■ **DIRECTIVE**
Within the material below, transcribe exactly the lines from the one holding "torso = cleared(torso, [stem])" through the one holding "small display stand.", keeping both ends and skipping the rest.

■ **SUPPLIED RECORDS**

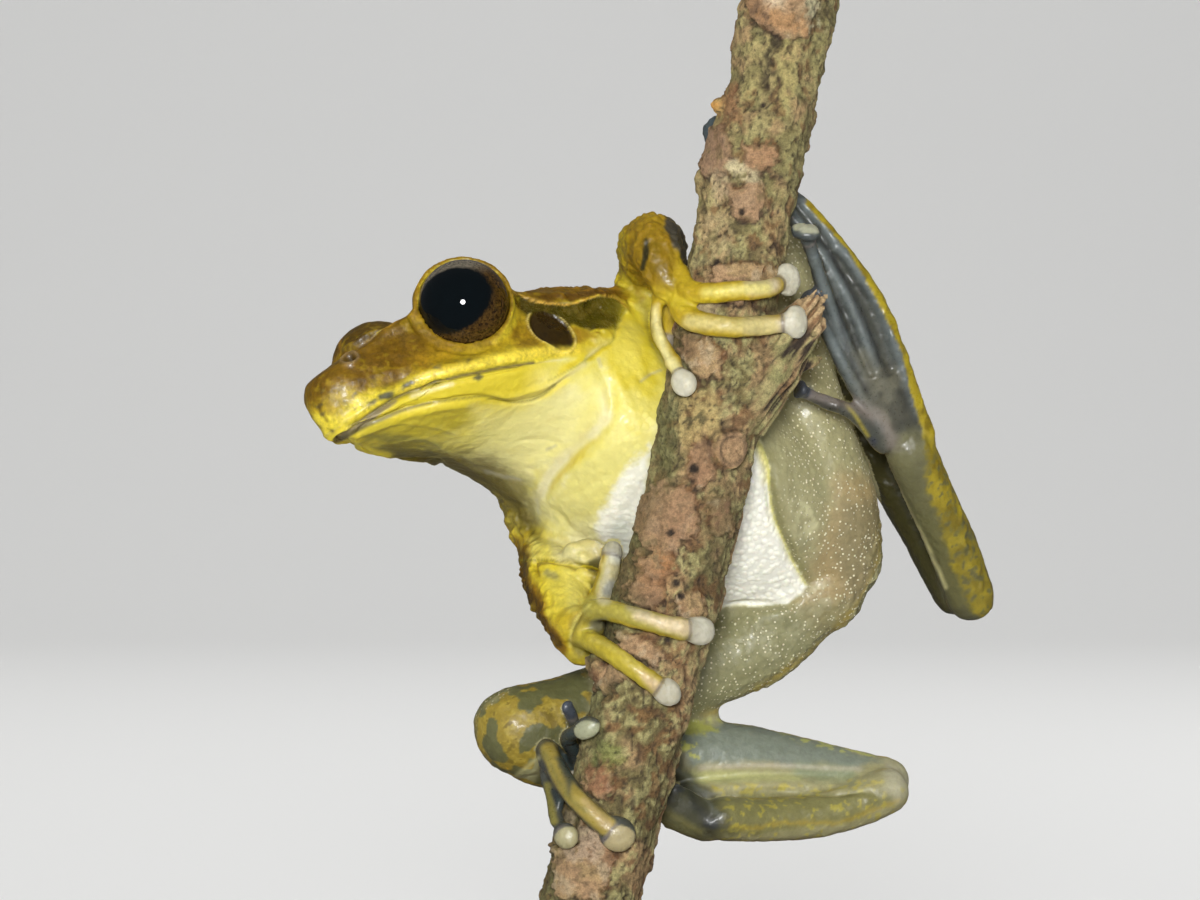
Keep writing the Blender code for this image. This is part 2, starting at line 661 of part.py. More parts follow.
def make_eye(name, side):
    """The part of the eyeball that sits in its socket and bulges out of the lids."""
    centre = head_point(EYE_BACK, side * EYE_SIDE, EYE_HIGH)
    normal = eye_opening(side)
    eye = ball(name, centre, (EYE_RADIUS,) * 3, normal, segments=24)
    return halved(eye, centre - normal * EYE_RADIUS * 0.45, normal)


def cut_sockets(head):
    for side in (-1, 1):
        centre = head_point(EYE_BACK, side * EYE_SIDE, EYE_HIGH)
        normal = eye_opening(side)
        hollow = ball("socket", centre, (EYE_RADIUS + GAP,) * 3, normal, segments=24)
        hollow = halved(hollow, centre - normal * (EYE_RADIUS * 0.45 + GAP), normal)
        boolean(head, hollow)
        front = tube("front", [centre + normal * 0.75, centre + normal * 6], [LID_RADIUS + 0.6],
                     steps=4, resolution=6)
        front = halved(front, centre + normal * 0.75, normal)
        boolean(head, front)
    return head


def cut_nostrils(head, tree):
    for side in (-1, 1):
        place, normal = on_skin(tree, 1.9, side * 2.2, 4.5)
        boolean(head, ball("nostril", place, (0.3, 0.3, 0.55), normal, segments=10))
    return head


# Stem and stand

def bark(point, size):
    """How far the bark stands out at a point."""
    ridge = noise.noise(Vector((point[0] * 0.9, point[1] * 0.9, point[2] * 0.22)))
    lump = noise.noise(Vector((point[0] * 0.3 + 5, point[1] * 0.3, point[2] * 0.18)))
    return size * (0.6 * ridge + 0.8 * lump)


def stem_form(voxel):
    """The stem with its broken stub and its leaf scar."""
    heights = np.linspace(STEM_FOOT, STEM_TOP, 110)
    turn = np.linspace(0, 2 * math.pi, 32, endpoint=False)
    rings = []
    for z in heights:
        centre = stem_centre(z)
        ring = []
        for a in turn:
            out = np.array([math.cos(a), math.sin(a), -0.19 * math.cos(a)])
            place = centre + STEM_RADIUS * out
            ring.append(place + out * bark(place, 0.35))
        rings.append(ring)
    trunk = loft("trunk", np.array(rings))
    stub = tube("stub", [(4.4, -8.0, 47.6), (7.6, -8.3, 51.6), (10.2, -8.5, 54.6)],
                [2.4, 2.2, 1.75], steps=10, resolution=4)
    pieces = [trunk, stub]
    for x, y, z, lean in ((10.9, -9.6, 56.3, 0.2), (9.9, -7.6, 56.9, -0.1),
                          (11.3, -8.2, 54.9, 0.5), (10.0, -9.3, 55.9, 0.0)):
        root = (9.2, -8.5, 53.4)
        pieces.append(tube("splinter", [root, (x, y, z)], [0.8, 0.28], steps=6))
    scar = stem_centre(46.3) + STEM_RADIUS * stem_normal((5.3, -11.0, 46.3))
    pieces.append(ball("scar", scar, (1.15, 1.15, 0.4), stem_normal(scar), segments=16))
    burl = stem_centre(63.0) + 2.6 * stem_normal((3.0, -8.0, 63.0))
    pieces.append(ball("burl", burl, (1.0, 1.6, 0.9), stem_normal(burl), segments=16))
    stem = fused("perch_stem", pieces, voxel, rounds=2)
    stem = halved(stem, (0, 0, STEM_FOOT + 0.4), (0, 0, 1))
    return halved(stem, (0, 0, STEM_TOP - 0.6), (0, 0, -1))


def make_stand():
    """A turned wooden base and the steel rod that stands in it."""
    profile = [(0.0, BASE_THICK), (BASE_RADIUS - 1.8, BASE_THICK), (BASE_RADIUS - 0.6, 5.4),
               (BASE_RADIUS, 4.2), (BASE_RADIUS, 1.2), (BASE_RADIUS - 0.5, 0.3),
               (BASE_RADIUS - 1.2, 0.0), (0.0, 0.0)]
    mesh = bpy.data.meshes.new("stand_base")
    edges = [(i, i + 1) for i in range(len(profile) - 1)]
    mesh.from_pydata([(x, 0, z) for x, z in profile], edges, [])
    base = bpy.data.objects.new("stand_base", mesh)
    bpy.context.scene.collection.objects.link(base)
    turned = base.modifiers.new("turned", "SCREW")
    turned.steps = turned.render_steps = 72
    turned.use_merge_vertices = True
    turned.merge_threshold = 0.0001
    face_out(settled(base))
    x = stem_centre(STEM_FOOT)[0]
    low, high = BASE_THICK + GAP, STEM_FOOT + 0.4 - GAP
    cage = bmesh.new()
    bmesh.ops.create_cone(cage, cap_ends=True, segments=32, radius1=ROD_RADIUS,
                          radius2=ROD_RADIUS, depth=high - low,
                          matrix=Matrix.Translation((x, STEM_Y, (low + high) / 2)))
    mesh = bpy.data.meshes.new("stand_rod")
    cage.to_mesh(mesh)
    cage.free()
    rod = bpy.data.objects.new("stand_rod", mesh)
    bpy.context.scene.collection.objects.link(rod)
    return [base, rod]


# Finish

def material_for(name):
    for key in (name, name.rsplit("_", 1)[0], "limb"):
        if key in COLOURS:
            break
    if name.startswith("eye"):
        key = "eye"
    found = bpy.data.materials.get(key)
    if found:
        return found
    red, green, blue, rough, metal = COLOURS[key]
    made = bpy.data.materials.new(key)
    made.use_nodes = True
    shader = made.node_tree.nodes["Principled BSDF"]
    shader.inputs["Base Color"].default_value = (red, green, blue, 1)
    shader.inputs["Roughness"].default_value = rough
    shader.inputs["Metallic"].default_value = metal
    return made


def finish(objects):
    """Scales the pieces to metres, colours them and hangs them on one empty."""
    home = bpy.data.collections.new(COLLECTION)
    bpy.context.scene.collection.children.link(home)
    hold = bpy.data.objects.new(COLLECTION, None)
    hold.empty_display_size = 0.01
    home.objects.link(hold)
    for obj in objects:
        low, high = box_of(obj)
        middle = Vector((low + high) / 2)
        obj.data.transform(Matrix.Scale(MM, 4) @ Matrix.Translation(-middle))
        obj.location = middle * MM
        obj.parent = hold
        obj.data.materials.clear()
        obj.data.materials.append(material_for(obj.name))
        obj.data.shade_smooth()
        obj.data.set_sharp_from_angle(angle=math.radians(50))
        for place in list(obj.users_collection):
            place.objects.unlink(obj)
        home.objects.link(obj)


def budget_for(name):
    return BUDGET.get(name, BUDGET.get(name.rsplit("_", 1)[0]))


def main():
    for obj in list(bpy.data.objects):
        bpy.data.objects.remove(obj)
    stand = make_stand()
    stem = thinned(stem_form(0.4), budget_for("perch_stem"))
    body = body_form(0.32)
    neck, back = head_point(HEAD_LENGTH, 0, 0), -head_direction(1, 0, 0)
    torso = bpy.data.objects.new("torso", body.data.copy())
    bpy.context.scene.collection.objects.link(torso)
    body.name = "head"
    cage = bmesh.new()
    cage.from_mesh(body.data)
    tree = BVHTree.FromBMesh(cage)
    cage.free()
    head = thinned(halved(body, neck - back * GAP / 2, -back), budget_for("head"))
    torso = thinned(halved(torso, neck + back * GAP / 2, back), budget_for("torso"))
    eyes = [make_eye("eye_left", 1), make_eye("eye_right", -1)]
    cut_sockets(head)
    boolean(head, mouth_blade())
    cut_nostrils(head, tree)
    head = largest(head)
    torso = cleared(torso, [stem])
    done = [stem, torso, head]
    for name in ("upper_arm_left", "upper_arm_right", "forearm_left", "forearm_right",
                 "thigh_left", "thigh_right", "shank_left", "shank_right", "tarsus_left",
                 "tarsus_right", "hand_left", "hand_right", "foot_left", "foot_right"):
        if name in LIMBS:
            piece = limb_form(name, 0.3)
        else:
            piece = hand_form(name, 0.2)
        piece = thinned(piece, budget_for(name))
        done.append(cleared(piece, done))
    finish(stand + done + eyes)


main()
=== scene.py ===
"""The looks of a stony creek frog model that grips a short stem on a small display stand.

Sizes are millimetres until each finished piece is scaled to metres. The frame is the CAD
model's: +X is the viewer's right, +Y points away from the viewer and +Z is up. The names,
points and sections of the first part are those of the part's source.

One skin covers the whole animal. It starts as the same lofts, tubes and balls as the solids,
is fused finely, and gets its folds, lips, ear and nostrils by moving its points along its
normals. Its colours are mixed point by point: broad tones from the forms of the body, then
single marks. The marks, the folds and the plates of the bark are drawn as short lines and
outlines in the pixels of a 1200 by 900 frame, and laid on what that frame shows.
Some of the marks are painted shade and painted highlights, and the bark is painted darker in
its recesses, its pits and under its plates as painted shade. The material adds the fine
mottling, the granules with painted shade in the gaps between them, and the shine.
"""

import math

import bmesh
import bpy
import numpy as np
from mathutils import Matrix, Vector, noise
from mathutils.bvhtree import BVHTree
from mathutils.kdtree import KDTree


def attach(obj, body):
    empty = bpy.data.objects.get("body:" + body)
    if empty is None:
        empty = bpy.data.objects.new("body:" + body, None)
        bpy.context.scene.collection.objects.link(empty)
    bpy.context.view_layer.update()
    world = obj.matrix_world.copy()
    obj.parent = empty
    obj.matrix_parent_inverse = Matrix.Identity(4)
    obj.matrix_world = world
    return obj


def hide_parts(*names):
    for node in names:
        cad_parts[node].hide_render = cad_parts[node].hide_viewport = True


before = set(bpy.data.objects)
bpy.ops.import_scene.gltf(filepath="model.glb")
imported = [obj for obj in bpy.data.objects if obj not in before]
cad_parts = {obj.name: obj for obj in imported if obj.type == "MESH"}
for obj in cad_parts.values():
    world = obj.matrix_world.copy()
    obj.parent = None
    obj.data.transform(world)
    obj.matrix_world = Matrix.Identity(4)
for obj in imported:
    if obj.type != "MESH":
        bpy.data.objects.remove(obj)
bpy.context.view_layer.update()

MM = 0.001
SKIN_VOXEL = 0.13
STEM_VOXEL = 0.15
TRUNK_VOXEL = 0.24
FILLET, FILLET_VOXEL = 0.35, 0.26

# Stem, in millimetres
STEM_FOOT = 14.0
STEM_TOP = 77.5
STEM_RADIUS = 3.05
STEM_Y = -8.0

# The stem's centre line, (x, z), from its cut foot to its top
STEM_LINE = [(-4.8, 13.9), (-3.9, 17.2), (-2.3, 23.6), (-0.6, 30.0), (1.2, 36.4), (2.8, 42.8),
             (3.9, 49.2), (5.0, 55.6), (6.1, 62.0), (7.6, 68.4), (8.8, 74.8), (9.5, 78.1)]

# Head frame: the front of the closed mouth, and the directions of the snout and the crown
MOUTH = Vector((-20.3, -13.0, 46.6))
HEAD_FORWARD = Vector((-0.73, -0.675, -0.12)).normalized()
HEAD_UP = Vector((-0.35, 0.21, 0.915))
PELVIS_UP = Vector((-0.01, 0.86, 0.51))

# Where the eyes and their lids sit in the head frame
EYE_BACK, EYE_SIDE, EYE_HIGH = 10.0, 5.3, 6.0
LID_RADIUS = 3.3

# Where the spine runs behind the head, with its distance from the mouth
SPINE = [(17.5, (-7.5, -1.2, 48.8)), (23.1, (-2.6, 1.0, 47.6)), (30.2, (3.3, 2.7, 44.1)),
         (37.1, (8.7, 4.2, 40.0)), (44.0, (13.0, 5.2, 36.6))]

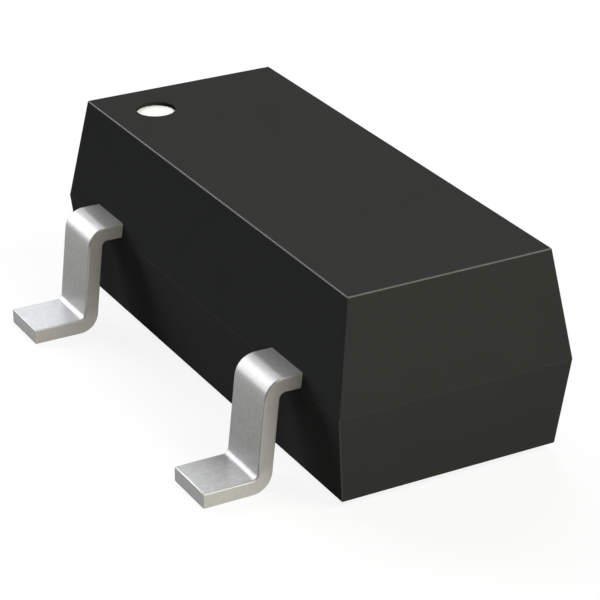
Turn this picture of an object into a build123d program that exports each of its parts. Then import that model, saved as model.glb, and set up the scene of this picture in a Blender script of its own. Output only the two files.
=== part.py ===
from build123d import *
import math
import os

# Small-signal transistor in the three-lead SOT-23 surface-mount package.
# Sizes in millimetres, angles in degrees.
# X runs along the body, the two-lead side faces -Y, and the feet rest on the plane z = 0.

# Moulded body
body_length = 2.90
body_width = 1.252
upper_height = 0.55
lower_height = 0.454
upper_draft = 9.0
lower_draft = 5.8
standoff = 0.037
corner_radius = 0.012
rim_radius = 0.008

# Pin one mark: a white ink disc on the floor of a round recess
dot_diameter = 0.205
dot_depth = 0.022
ink_thickness = 0.004
dot_from_end = 0.290
dot_from_side = 0.260

# Formed leads
lead_pitch = 1.90
lead_width = 0.295
lead_thickness = 0.077
lead_span = 2.251
foot_length = 0.2755
shin_lean = 5.8
bend_radius = 0.030
lead_edge_bevel = 0.007

# Leadframe inside the body
flag_length = 1.00
flag_width = 0.64
flag_shift = 0.05
post_length = 0.50
post_width = 0.38
post_shift = -0.11
frame_gap = 0.13
frame_corner_radius = 0.05
lock_radius = 0.045
lock_setback = 0.10

# Chip and its attachment
die_side = 0.34
die_height = 0.11
die_shift = 0.03
attach_margin = 0.025
attach_thickness = 0.012
attach_bevel = 0.009

# Bond pads
pad_side = 0.085
pad_height = 0.003
pad_offset_x = 0.085
pad_offset_y = 0.075

# Bond wires
wire_diameter = 0.025
ball_diameter = 0.066
ball_height = 0.018
ball_bevel = 0.010
loop_height = 0.105
loop_radius = 0.045
knee_reach = 0.30
stitch_length = 0.085
stitch_root_width = 0.032
stitch_end_width = 0.052
stitch_thickness = 0.008
stitch_from_edge = 0.13

# Levels and places that follow from the sizes above
parting_z = standoff + lower_height
top_z = parting_z + upper_height
frame_top = parting_z + lead_thickness
attach_top = frame_top + attach_thickness
die_top = attach_top + die_height
pad_top = die_top + pad_height
upper_inset = upper_height * math.tan(math.radians(upper_draft))
lower_inset = lower_height * math.tan(math.radians(lower_draft))
lead_x = lead_pitch / 2
post_edge_x = flag_length / 2 + frame_gap
stitch_x = post_edge_x + stitch_from_edge


def body_section(z, inset):
    """Rounded outline of the body at one level, drawn in from the parting line by the draft."""
    return Pos(0, 0, z) * RectangleRounded(body_length - 2 * inset, body_width - 2 * inset, corner_radius)


def body_form():
    """Outside of the moulding: two drafted halves that meet in a ridge at the parting line."""
    parting_line = body_section(parting_z, 0)
    upper = loft([parting_line, body_section(top_z, upper_inset)], ruled=True)
    lower = loft([body_section(standoff, lower_inset), parting_line], ruled=True)
    form = upper + lower
    rims = form.edges().group_by(Axis.Z)
    return fillet(rims[0] + rims[-1], rim_radius)


def dot_place(z):
    """Centre of the pin one mark at height z, in the corner of the top face over pin one."""
    x = body_length / 2 - upper_inset - dot_from_end
    y = body_width / 2 - upper_inset - dot_from_side
    return Pos(-x, -y, z)


def dot_recess():
    floor_z = top_z - dot_depth
    return dot_place(floor_z) * extrude(Circle(dot_diameter / 2), dot_depth)


def pin_one_dot():
    floor_z = top_z - dot_depth
    return dot_place(floor_z) * extrude(Circle(dot_diameter / 2), ink_thickness)


def formed_strip(inner_end):
    """Bent strip of one lead, from inner_end inside the body out towards -Y and down to its foot."""
    lean = math.tan(math.radians(shin_lean))
    half = lead_thickness / 2
    arm_z = parting_z + half
    tip_y = lead_span / 2
    shin_front_y = tip_y - foot_length
    shin_centre_y = shin_front_y - half / math.cos(math.radians(shin_lean))
    foot_corner_y = shin_centre_y + half * lean
    arm_corner_y = shin_centre_y - (arm_z - lead_thickness) * lean
    path = FilletPolyline(
        (0, -inner_end, arm_z),
        (0, -arm_corner_y, arm_z),
        (0, -foot_corner_y, half),
        (0, -tip_y, half),
        radius=bend_radius + half,
    )
    start = Plane(origin=path @ 0, x_dir=(1, 0, 0), z_dir=(0, -1, 0))
    section = Rectangle(lead_width, lead_thickness)
    section = chamfer(section.vertices(), lead_edge_bevel)
    strip = sweep(start * section, path=path)
    tip = strip.faces().sort_by(Axis.Y)[0]
    return chamfer(tip.edges().filter_by(Axis.X), lead_edge_bevel)


def lock_notches():
    """Half-round notches in both sides of a neck, which the moulding fills to hold the lead."""
    wall_y = body_width / 2 - lead_thickness * math.tan(math.radians(upper_draft))
    notch_y = wall_y - lock_setback
    notch = extrude(Circle(lock_radius), lead_thickness)
    left = Pos(-lead_width / 2, -notch_y, parting_z) * notch
    right = Pos(lead_width / 2, -notch_y, parting_z) * notch
    return [left, right]


def wire_lead():
    """Emitter lead: formed strip with a bond post that reaches in towards the flag."""
    post_centre_x = post_edge_x + post_length / 2 - lead_x
    outline = Pos(post_centre_x, post_shift) * RectangleRounded(post_length, post_width, frame_corner_radius)
    post = Pos(0, 0, parting_z) * extrude(outline, lead_thickness)
    lead = formed_strip(-post_shift) + post - lock_notches()
    return Pos(lead_x, 0, 0) * lead


def flag_lead():
    """Collector lead: formed strip on the other side, with the flag that carries the chip."""
    outline = Pos(0, -flag_shift) * RectangleRounded(flag_length, flag_width, frame_corner_radius)
    flag = Pos(0, 0, parting_z) * extrude(outline, lead_thickness)
    lead = formed_strip(flag_shift) + flag - lock_notches()
    return Rot(0, 0, 180) * lead


def die_attach():
    side = die_side + 2 * attach_margin
    bead = extrude(Rectangle(side, side), attach_thickness)
    bead = chamfer(bead.edges().group_by(Axis.Z)[-1], attach_bevel)
    return Pos(0, die_shift, frame_top) * bead


def silicon_die():
    return Pos(0, die_shift, attach_top) * extrude(Rectangle(die_side, die_side), die_height)


def pad_place(side):
    """Corner of the chip's top where one pad lies: side is -1 for the base, 1 for the emitter."""
    return (side * pad_offset_x, die_shift + side * pad_offset_y)


def bond_pad(side):
    x, y = pad_place(side)
    return Pos(x, y, die_top) * extrude(Rectangle(pad_side, pad_side), pad_height)


def bond_wire(side):
    """Gold wire from a ball on the pad, over a flat-topped loop, down to its stitch on the post."""
    pad = Vector(*pad_place(side), pad_top)
    stitch = Vector(side * stitch_x, post_shift, frame_top)
    run = Vector(stitch.X - pad.X, stitch.Y - pad.Y, 0)
    heading = run.normalized()
    crest = pad + Vector(0, 0, loop_height)
    knee = crest + heading * knee_reach
    tail = stitch - Vector(0, 0, wire_diameter / 2)
    path = FilletPolyline(pad, crest, knee, tail, radius=loop_radius)
    tube = sweep(Plane(pad) * Circle(wire_diameter / 2), path=path)
    ball = extrude(Circle(ball_diameter / 2), ball_height)
    ball = Pos(*pad) * chamfer(ball.edges().group_by(Axis.Z)[-1], ball_bevel)
    turn = math.degrees(math.atan2(heading.Y, heading.X))
    fishtail = Polygon(
        (-stitch_length / 2, -stitch_root_width / 2),
        (stitch_length / 2, -stitch_end_width / 2),
        (stitch_length / 2, stitch_end_width / 2),
        (-stitch_length / 2, stitch_root_width / 2),
    )
    wedge = Pos(*stitch) * Rot(0, 0, turn) * extrude(fishtail, stitch_thickness)
    under_post = Box(lead_width, lead_width, lead_thickness, align=(Align.CENTER, Align.CENTER, Align.MAX))
    return tube + ball + wedge - Pos(*stitch) * under_post


emitter_lead = wire_lead()
insides = {
    "base_lead": mirror(emitter_lead, about=Plane.YZ),
    "emitter_lead": emitter_lead,
    "collector_lead": flag_lead(),
    "die_attach": die_attach(),
    "silicon_die": silicon_die(),
    "base_bond_pad": bond_pad(-1),
    "emitter_bond_pad": bond_pad(1),
    "base_bond_wire": bond_wire(-1),
    "emitter_bond_wire": bond_wire(1),
}
molded_body = body_form() - dot_recess() - list(insides.values())
pieces = {"molded_body": molded_body, "pin_one_dot": pin_one_dot(), **insides}

os.makedirs("parts", exist_ok=True)
for name, piece in pieces.items():
    export_step(piece, f"parts/{name}.step")
    print(f"{name:20s} {len(piece.solids())} solid, {piece.volume:.6f} mm3, valid {piece.is_valid}")
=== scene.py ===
import math

import bmesh
import bpy
from mathutils import Matrix, Vector


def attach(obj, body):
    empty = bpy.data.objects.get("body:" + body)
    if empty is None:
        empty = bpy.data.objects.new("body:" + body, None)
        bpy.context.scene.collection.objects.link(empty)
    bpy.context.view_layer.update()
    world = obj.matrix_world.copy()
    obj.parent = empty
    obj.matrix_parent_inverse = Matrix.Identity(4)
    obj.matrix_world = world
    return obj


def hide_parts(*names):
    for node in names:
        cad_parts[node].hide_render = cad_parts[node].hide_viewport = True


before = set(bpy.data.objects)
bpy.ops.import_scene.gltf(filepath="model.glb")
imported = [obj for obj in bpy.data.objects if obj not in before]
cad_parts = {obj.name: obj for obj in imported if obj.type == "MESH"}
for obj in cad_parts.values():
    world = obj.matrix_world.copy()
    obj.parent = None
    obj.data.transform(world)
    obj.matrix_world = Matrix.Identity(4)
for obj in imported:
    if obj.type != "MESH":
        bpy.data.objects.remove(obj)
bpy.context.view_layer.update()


# Formed leads: each is punched from nickel-iron strip as one flat blank, with its foot, shin
# and arm, and the bond post or chip flag that lies inside the body. It is bent twice over a
# die after moulding, and what stays outside the body is plated with matte tin.
MM_PER_M = 1000
STRIP_THICKNESS = 0.077
STRIP_WIDTH = 0.298
UPPER_EDGE_ROUND = 0.008
LOWER_EDGE_ROUND = 0.0065
EDGE_STEPS = 3
TIP_EDGE_SHARE = 0.8
PARTING_HEIGHT = 0.491
LEAD_PITCH = 1.90
BEND_RADIUS = 0.030
BEND_SWELL = 0.0015
BEND_ROWS = 24
SHIN_LEAN = math.radians(5.8)
TIP_REACH = 1.1255
FOOT_LENGTH = 0.2755
DAM_STUB = 0.004
DAM_SHARE_AT_BODY = 0.5
DAM_BAND = 0.03
NOTCH_RADIUS = 0.045
NOTCH_REACH = 0.5138
NOTCH_STEPS = 14
POST_CORNER = 0.05
POST_CORNER_STEPS = 6
BODY_WIDTH = 1.252
FACE_SHARE = 0.98
TIP_SLACK = 1e-6
CUT_SLACK = 1e-5


def arc_points(centre_x, centre_y, radius, start_deg, end_deg, steps):
    """Points along an arc, both ends included."""
    points = []
    for step in range(steps + 1):
        angle = math.radians(start_deg + (end_deg - start_deg) * step / steps)
        points.append((centre_x + radius * math.cos(angle), centre_y + radius * math.sin(angle)))
    return points


def lead_path():
    """Runs and bends of the strip's middle plane, outward from the body's middle, in mm."""
    half = STRIP_THICKNESS / 2
    radius = BEND_RADIUS + half
    turn = math.radians(90) - SHIN_LEAN
    setback = radius * math.tan(turn / 2)
    arm_height = PARTING_HEIGHT + half
    shin_middle = TIP_REACH - FOOT_LENGTH - half / math.cos(SHIN_LEAN)
    foot_corner = shin_middle + half * math.tan(SHIN_LEAN)
    arm_corner = shin_middle - (arm_height - STRIP_THICKNESS) * math.tan(SHIN_LEAN)
    shin_run = math.hypot(foot_corner - arm_corner, arm_height - half) - 2 * setback
    arm_end = arm_corner - setback
    upper_bend_end = arm_end + radius * turn
    shin_end = upper_bend_end + shin_run
    lower_bend_end = shin_end + radius * turn
    blank_end = lower_bend_end + TIP_REACH - foot_corner - setback
    return {
        "radius": radius,
        "turn": turn,
        "arm_height": arm_height,
        "arm_end": arm_end,
        "upper_bend_end": upper_bend_end,
        "shin_run": shin_run,
        "shin_end": shin_end,
        "lower_bend_end": lower_bend_end,
        "blank_end": blank_end,
    }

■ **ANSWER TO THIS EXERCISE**
    torso = cleared(torso, [stem])
    done = [stem, torso, head]
    for name in ("upper_arm_left", "upper_arm_right", "forearm_left", "forearm_right",
                 "thigh_left", "thigh_right", "shank_left", "shank_right", "tarsus_left",
                 "tarsus_right", "hand_left", "hand_right", "foot_left", "foot_right"):
        if name in LIMBS:
            piece = limb_form(name, 0.3)
        else:
            piece = hand_form(name, 0.2)
        piece = thinned(piece, budget_for(name))
        done.append(cleared(piece, done))
    finish(stand + done + eyes)


main()
=== scene.py ===
"""The looks of a stony creek frog model that grips a short stem on a small display stand.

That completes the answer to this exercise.